I tried to supplement my wallet (and my resume) by writing and submitting essays, poems, articles, short stories, anything I could think of. For 4 years, I wrote a weekly humor column for our major metropolitan newspaper, for which I earned $35 a week. I recapped soap operas and reality TV shows. I interviewed local artists for magazines. I did everything I could think of, just to make a few dollars here and there and keep the dream alive. And I continued to compile even more rejections.

I thought about giving up more times than I can count. But the swept-away, all-in feeling that I get when I’m deep inside a story is the magic that kept me going.

And it’s the magic that still keeps me going. Even after 24 published novels, I still get rejections. Many of them.

Thanks – so what else should our readers know about your work and what you’re currently focused on?
I am most known for my young adult novel, Hate List, which is a story of the aftermath of a school shooting told from the point of view of the shooter’s girlfriend. In the story, she has to reach out to, and connect with, the girl who relentlessly bullied her prior to the shooting to try and bring healing and closure to herself and her community. Hate List isn’t so much about a school shooting as it is about connection–especially connection with those you don’t naturally connect with. It’s about seeing people for who they really are, rather than who you think they might be based on stereotypes, preconceived notions, judgments, hatred, bigotry, etc.

In fact, all of my books are about connection. I think connecting with others is the hardest, and most important, task that we have as humans. To seek to understand each other. To strive for empathy. To work on inclusivity. To be kind. To be willing to ride the wave of someone else’s most difficult moment so that we can reach down into the murky ocean when they get swept away, and pull them back up to breathe.

My books aren’t always easy to read, emotionally, but I’m very proud of the messages within. And I believe in those messages fully.
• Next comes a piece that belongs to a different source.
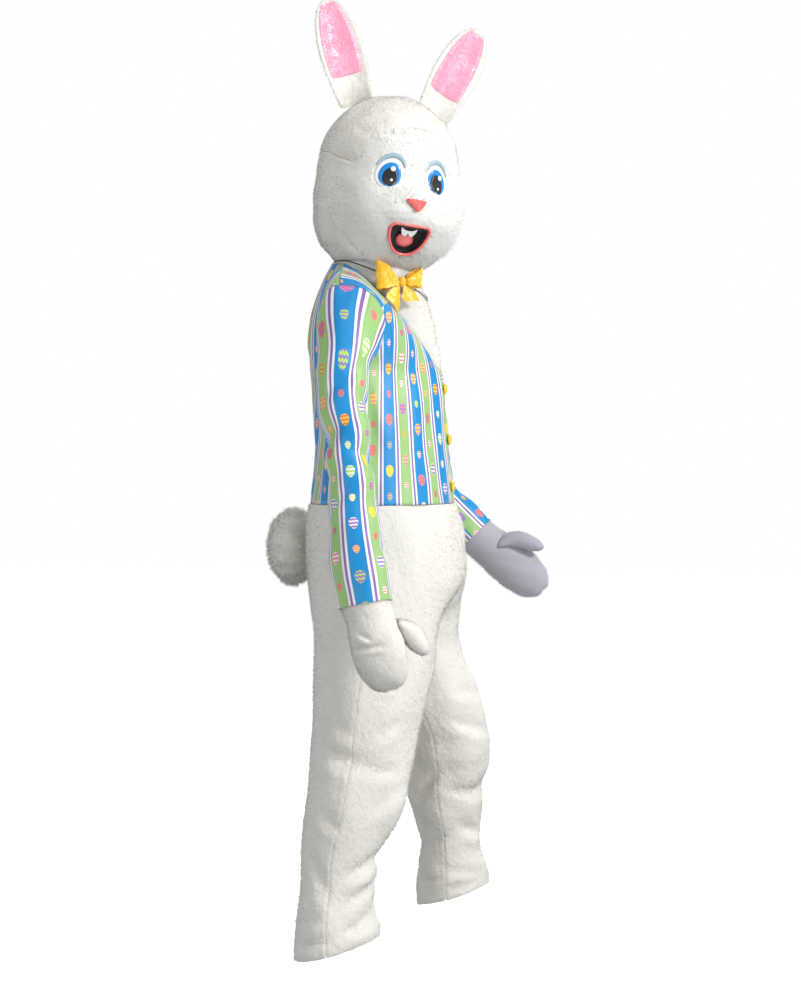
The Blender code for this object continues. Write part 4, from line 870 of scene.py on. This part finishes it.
MITTEN_CREASES = (
    ((-0.046, -0.715), (-0.108, -0.704), 0.006, 0.005),
    ((-0.054, -0.682), (-0.084, -0.696), 0.006, 0.004),
    ((-0.042, -0.648), (-0.042, -0.674), 0.004, 0.004),
    ((-0.070, -0.646), (-0.072, -0.664), 0.004, 0.002),
)


FACING_GAIN = 2.2
FACING_START = 0.25
RIDGE_RISE = 1.6
RIDGE_SHARE = 0.35


def lumps(points, span, seed):
    """Soft uneven swells between -1 and 1, about span apart."""
    rng = np.random.default_rng(seed)
    total = np.zeros(len(points))
    for _ in range(5):
        way = rng.normal(0, 1, 3)
        way = way / np.linalg.norm(way) * 2 * np.pi / (span * rng.uniform(0.7, 1.5))
        total += np.sin(points @ way + rng.uniform(0, 6.3))
    return total / 3


def creased(creases, middle, swell, span, seed, far_side=()):
    """Troughs toward the hollow on the side at -X and others at +X, with soft swells between them."""
    def relief(points, normals):
        out = points - middle(points)
        out = out / np.linalg.norm(out, axis=1)[:, None]
        depth = -swell * lumps(points, span, seed)
        seen = points[:, 1:]
        for way, laid in ((-1, creases), (1, far_side)):
            facing = np.clip(FACING_GAIN * way * out[:, 0] + FACING_START, 0, 1)
            for start, end, width, trough_depth in laid:
                below = seen + np.array([0, RIDGE_RISE * width])
                dip = trough(seen, start, end, width) - RIDGE_SHARE * trough(below, start, end, width)
                depth = depth + trough_depth * dip * facing
        return -out * depth[:, None]
    return relief


def swollen(amount):
    """The piece a little fuller all round."""
    def relief(points, normals):
        return normals * amount
    return relief


BARE_MARGIN = 0.0030
NAP_LEAN = 0.45


# Pile and fur: joined slivers scattered over a piece's outer side
def outer_triangles(piece, keep):
    mesh = piece.data
    mesh.calc_loop_triangles()
    corners = read_rows(mesh.vertices, "co")[read_rows(mesh.loop_triangles, "vertices", np.int64)]
    normals = np.cross(corners[:, 1] - corners[:, 0], corners[:, 2] - corners[:, 0])
    areas = np.linalg.norm(normals, axis=1)
    good = areas > 1e-12
    corners, normals, areas = corners[good], normals[good], areas[good]
    normals = normals / areas[:, None]
    wanted = keep(corners.mean(axis=1), normals)
    return corners, normals, areas * wanted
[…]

Risk taking is a topic that people have widely differing views on – we’d love to hear your thoughts.
Being an author means taking your inside thoughts and putting them on blast for everyone to see. You put those thoughts out there knowing with 100% certainty that someone out there isn’t going to agree with them and will very possibly go out of their way to make sure you know it. The deeper the story, the deeper the message, the more of a risk you take in putting it out there. In my view, every time you sit down to write, you’re taking a risk.

But, also, just the fact of writing on the faith that maybe someone will want to publish what you’ve written…putting hundreds of hours into a project that might never see the light of day…and then hundreds more knowing that even if you get published, it doesn’t necessarily mean anyone will buy the book…all of that is a huge risk. You have to be willing to put in the work without a guarantee of the reward.

I think all artists take this same risk. But I also think it’s an incredibly important risk to take. Good art creates good discussion, and good discussion creates change. Without risk, how do we ever, as a society, improve?